Resta saber se o presumível aprofundamento da crise teria, como em 2008, efeitos nefastos sobre a atividade econômica, provavelmente por uma depressão adicional do crédito. É uma possibilidade, mas hoje acredito ser muito difícil uma repetição, mesmo em escala menor, dos eventos do último trimestre daquele ano.

Estima-se que as perdas associadas à crise de crédito tenham atingido cerca de US$ 1,8 trilhão e possam chegar, ao final do processo, a US$ 2,5 trilhão. Ao mesmo tempo, havia forte incerteza sobre a distribuição das perdas naquele momento, pois tanto os títulos lastreados em hipotecas como os derivativos a eles associados eram transacionados em mercados de balcão, o que manteve todas as instituições financeiras na defensiva por não saberem exatamente a saúde das suas contrapartes, levando à paralisia nos fluxos interbancários e no crédito em geral, e, portanto, ao colapso do comércio internacional e da atividade econômica.

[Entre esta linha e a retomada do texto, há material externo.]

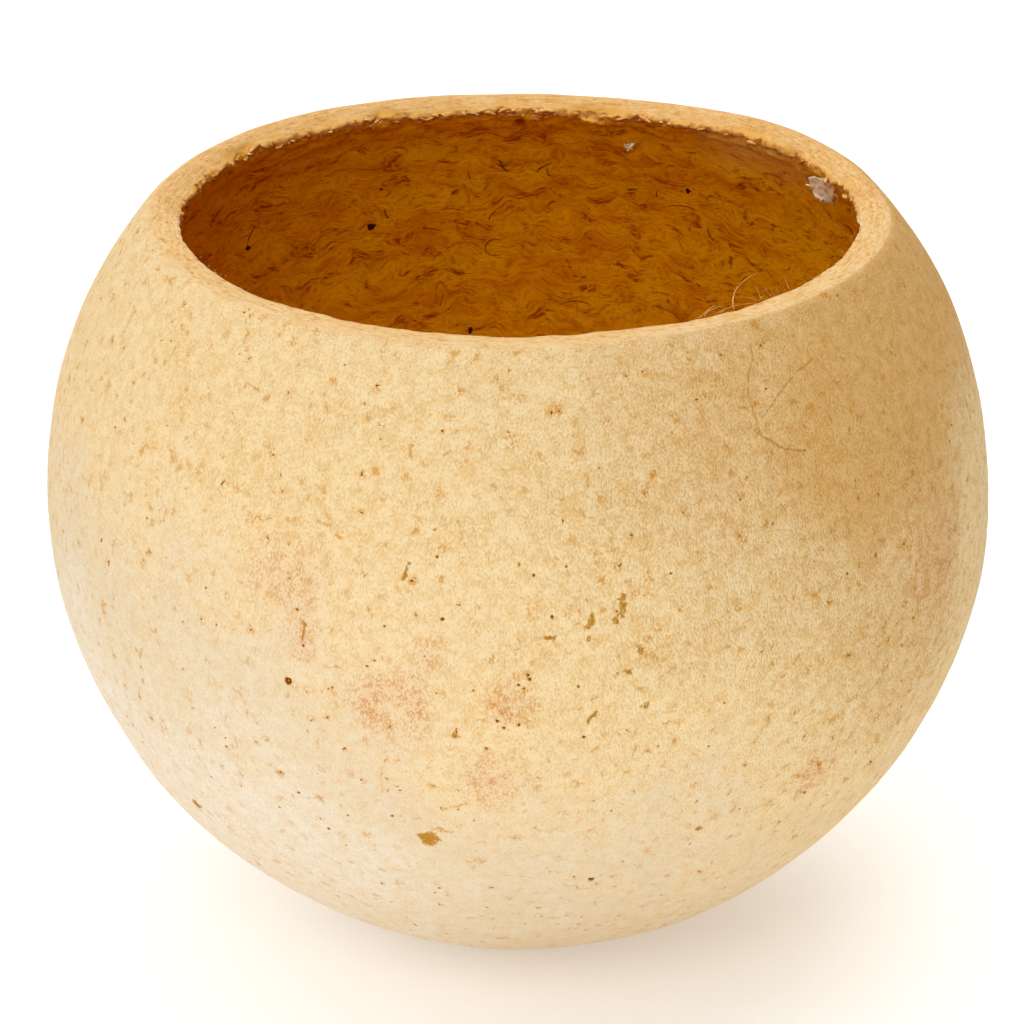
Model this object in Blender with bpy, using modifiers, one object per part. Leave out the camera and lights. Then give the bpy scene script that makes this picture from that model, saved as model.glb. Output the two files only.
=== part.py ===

Em contraste, pelo menos no caso da Grécia, falamos de valores consideravelmente menores e de um conhecimento bem mais claro da exposição de cada instituição, vale dizer, sem a mesma incerteza quanto às contrapartes. Daí meu ceticismo quanto à reprise do episódio Lehman Brothers e da parada súbita de fluxos financeiros que se seguiu.

Por fim, ao contrário daquele período, não parece haver uma exposição das empresas brasileiras aos derivativos cambiais que exacerbaram a desvalorização da moeda e, também por conta da incerteza, travaram a concessão de crédito no país. Assim, o impacto mais provável da crise parece ser no sentido de enfraquecimento do real, mas sem a queda abrupta de atividade sofrida há um ano e meio.